REQUEST: The records below are made of lines; count those holding the word "with" and give the number only.

***** ENTRIES SUPPLIED

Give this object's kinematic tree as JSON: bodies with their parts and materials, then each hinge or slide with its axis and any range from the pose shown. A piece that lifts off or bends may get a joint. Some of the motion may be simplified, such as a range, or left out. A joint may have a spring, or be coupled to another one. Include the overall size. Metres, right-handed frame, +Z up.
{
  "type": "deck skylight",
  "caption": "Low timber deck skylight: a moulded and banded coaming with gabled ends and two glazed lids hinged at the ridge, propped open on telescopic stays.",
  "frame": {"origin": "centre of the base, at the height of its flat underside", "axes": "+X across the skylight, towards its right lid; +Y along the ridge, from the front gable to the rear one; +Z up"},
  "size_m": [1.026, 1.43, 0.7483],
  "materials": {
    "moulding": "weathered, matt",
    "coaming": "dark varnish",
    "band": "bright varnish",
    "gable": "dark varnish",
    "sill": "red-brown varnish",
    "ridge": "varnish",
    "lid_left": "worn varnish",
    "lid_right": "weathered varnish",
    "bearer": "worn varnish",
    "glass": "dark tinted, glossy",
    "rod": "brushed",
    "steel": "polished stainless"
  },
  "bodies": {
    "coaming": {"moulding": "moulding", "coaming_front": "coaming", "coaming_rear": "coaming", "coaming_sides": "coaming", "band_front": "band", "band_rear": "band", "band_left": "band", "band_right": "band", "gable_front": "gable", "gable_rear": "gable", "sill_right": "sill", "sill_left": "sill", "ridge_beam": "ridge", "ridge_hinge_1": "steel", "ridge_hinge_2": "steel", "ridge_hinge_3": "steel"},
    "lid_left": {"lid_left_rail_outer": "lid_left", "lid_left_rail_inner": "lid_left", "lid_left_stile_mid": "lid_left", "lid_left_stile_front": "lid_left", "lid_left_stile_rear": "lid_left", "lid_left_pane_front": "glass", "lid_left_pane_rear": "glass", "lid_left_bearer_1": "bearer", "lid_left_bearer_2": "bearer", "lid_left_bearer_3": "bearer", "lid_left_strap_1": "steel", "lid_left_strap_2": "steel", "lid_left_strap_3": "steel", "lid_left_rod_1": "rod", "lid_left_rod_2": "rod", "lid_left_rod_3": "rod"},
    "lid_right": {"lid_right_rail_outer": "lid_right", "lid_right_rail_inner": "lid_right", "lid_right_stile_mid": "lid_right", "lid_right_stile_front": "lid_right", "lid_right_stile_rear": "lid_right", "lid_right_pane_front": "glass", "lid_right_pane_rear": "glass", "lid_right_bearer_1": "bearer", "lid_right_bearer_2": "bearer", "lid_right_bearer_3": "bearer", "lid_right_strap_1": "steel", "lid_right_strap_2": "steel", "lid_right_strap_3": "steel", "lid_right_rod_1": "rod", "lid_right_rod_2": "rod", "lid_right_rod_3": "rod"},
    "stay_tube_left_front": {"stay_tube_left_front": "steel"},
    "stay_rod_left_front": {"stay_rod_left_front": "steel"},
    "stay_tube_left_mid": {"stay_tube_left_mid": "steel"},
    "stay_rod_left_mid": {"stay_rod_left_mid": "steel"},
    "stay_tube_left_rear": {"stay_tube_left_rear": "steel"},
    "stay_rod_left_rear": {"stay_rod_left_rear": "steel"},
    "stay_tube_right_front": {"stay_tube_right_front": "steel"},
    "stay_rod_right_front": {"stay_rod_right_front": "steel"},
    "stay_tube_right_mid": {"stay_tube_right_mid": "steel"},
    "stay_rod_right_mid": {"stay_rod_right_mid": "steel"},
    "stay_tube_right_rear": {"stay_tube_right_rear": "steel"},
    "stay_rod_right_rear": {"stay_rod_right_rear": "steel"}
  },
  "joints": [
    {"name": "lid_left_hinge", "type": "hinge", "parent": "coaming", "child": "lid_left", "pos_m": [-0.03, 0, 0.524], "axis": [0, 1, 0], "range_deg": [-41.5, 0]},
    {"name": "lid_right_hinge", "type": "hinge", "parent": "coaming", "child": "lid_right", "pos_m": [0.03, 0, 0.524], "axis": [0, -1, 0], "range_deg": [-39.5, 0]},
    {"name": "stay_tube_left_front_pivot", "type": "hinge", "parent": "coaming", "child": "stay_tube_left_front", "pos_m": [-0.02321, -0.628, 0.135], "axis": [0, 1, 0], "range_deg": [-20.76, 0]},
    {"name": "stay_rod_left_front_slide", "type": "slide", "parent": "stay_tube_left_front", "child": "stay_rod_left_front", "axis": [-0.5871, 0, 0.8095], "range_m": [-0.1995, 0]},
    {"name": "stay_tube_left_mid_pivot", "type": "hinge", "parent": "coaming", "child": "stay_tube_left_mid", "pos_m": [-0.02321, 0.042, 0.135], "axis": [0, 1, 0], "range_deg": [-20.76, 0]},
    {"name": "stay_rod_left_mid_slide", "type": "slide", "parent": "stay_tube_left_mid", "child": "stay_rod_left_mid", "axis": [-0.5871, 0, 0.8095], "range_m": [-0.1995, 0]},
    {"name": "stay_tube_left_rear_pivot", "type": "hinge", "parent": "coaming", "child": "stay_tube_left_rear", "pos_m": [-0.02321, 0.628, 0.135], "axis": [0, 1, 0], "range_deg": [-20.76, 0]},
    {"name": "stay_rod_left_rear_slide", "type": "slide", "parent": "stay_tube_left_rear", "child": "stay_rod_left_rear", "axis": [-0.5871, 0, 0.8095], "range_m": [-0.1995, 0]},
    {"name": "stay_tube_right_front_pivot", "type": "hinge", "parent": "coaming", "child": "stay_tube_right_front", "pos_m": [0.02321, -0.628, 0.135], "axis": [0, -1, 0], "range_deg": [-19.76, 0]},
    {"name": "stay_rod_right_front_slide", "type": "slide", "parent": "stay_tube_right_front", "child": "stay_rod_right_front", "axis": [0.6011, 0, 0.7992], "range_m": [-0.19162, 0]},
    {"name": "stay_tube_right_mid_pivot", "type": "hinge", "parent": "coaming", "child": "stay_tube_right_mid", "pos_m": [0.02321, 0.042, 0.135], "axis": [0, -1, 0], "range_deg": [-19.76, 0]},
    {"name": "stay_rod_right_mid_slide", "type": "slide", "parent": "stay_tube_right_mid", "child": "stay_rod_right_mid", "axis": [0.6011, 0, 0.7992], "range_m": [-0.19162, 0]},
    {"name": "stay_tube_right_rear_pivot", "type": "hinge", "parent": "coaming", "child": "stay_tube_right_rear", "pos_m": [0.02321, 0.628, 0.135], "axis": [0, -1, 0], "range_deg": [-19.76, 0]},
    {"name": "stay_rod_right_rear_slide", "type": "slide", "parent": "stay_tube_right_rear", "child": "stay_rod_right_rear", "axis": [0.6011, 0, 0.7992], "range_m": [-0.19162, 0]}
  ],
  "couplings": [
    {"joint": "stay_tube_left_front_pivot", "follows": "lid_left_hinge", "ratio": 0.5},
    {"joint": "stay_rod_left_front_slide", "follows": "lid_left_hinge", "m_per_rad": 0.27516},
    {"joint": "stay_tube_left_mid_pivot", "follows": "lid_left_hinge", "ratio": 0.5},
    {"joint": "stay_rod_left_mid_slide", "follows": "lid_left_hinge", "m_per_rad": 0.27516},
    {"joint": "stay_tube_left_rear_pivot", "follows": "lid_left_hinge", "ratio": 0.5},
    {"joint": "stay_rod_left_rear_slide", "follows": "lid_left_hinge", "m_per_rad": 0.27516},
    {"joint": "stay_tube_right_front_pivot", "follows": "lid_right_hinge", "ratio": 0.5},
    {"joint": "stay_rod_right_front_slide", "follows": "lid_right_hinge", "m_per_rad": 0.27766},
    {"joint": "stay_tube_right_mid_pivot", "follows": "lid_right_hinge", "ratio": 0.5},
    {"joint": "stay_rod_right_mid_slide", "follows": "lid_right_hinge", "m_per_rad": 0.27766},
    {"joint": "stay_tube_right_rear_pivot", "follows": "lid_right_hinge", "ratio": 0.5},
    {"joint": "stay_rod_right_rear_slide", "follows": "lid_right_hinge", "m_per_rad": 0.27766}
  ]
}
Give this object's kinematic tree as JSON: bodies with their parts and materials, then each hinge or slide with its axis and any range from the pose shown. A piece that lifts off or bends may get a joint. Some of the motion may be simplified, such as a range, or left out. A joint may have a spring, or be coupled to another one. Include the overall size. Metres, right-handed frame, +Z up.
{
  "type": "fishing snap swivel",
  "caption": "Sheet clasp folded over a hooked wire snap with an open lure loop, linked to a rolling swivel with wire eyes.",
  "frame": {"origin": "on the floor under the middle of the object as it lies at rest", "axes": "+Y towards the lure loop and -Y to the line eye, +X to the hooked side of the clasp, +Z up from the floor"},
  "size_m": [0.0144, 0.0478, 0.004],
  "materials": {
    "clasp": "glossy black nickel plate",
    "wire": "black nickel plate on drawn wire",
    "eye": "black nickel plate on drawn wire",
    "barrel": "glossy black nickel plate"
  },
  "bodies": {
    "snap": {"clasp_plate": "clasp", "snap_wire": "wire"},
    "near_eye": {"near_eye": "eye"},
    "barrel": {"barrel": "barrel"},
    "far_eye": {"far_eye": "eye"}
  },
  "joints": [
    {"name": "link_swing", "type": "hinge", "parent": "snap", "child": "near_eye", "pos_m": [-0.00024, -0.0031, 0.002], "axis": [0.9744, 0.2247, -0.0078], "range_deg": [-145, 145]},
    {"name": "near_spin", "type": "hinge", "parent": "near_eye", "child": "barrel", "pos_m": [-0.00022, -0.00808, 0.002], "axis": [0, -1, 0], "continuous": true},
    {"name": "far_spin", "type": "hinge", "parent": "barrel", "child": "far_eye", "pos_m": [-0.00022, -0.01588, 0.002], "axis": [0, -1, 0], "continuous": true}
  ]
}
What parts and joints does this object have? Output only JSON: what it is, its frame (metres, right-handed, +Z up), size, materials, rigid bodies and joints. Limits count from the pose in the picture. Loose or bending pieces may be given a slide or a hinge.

**********

SOLUTION FOR THIS TASK: 4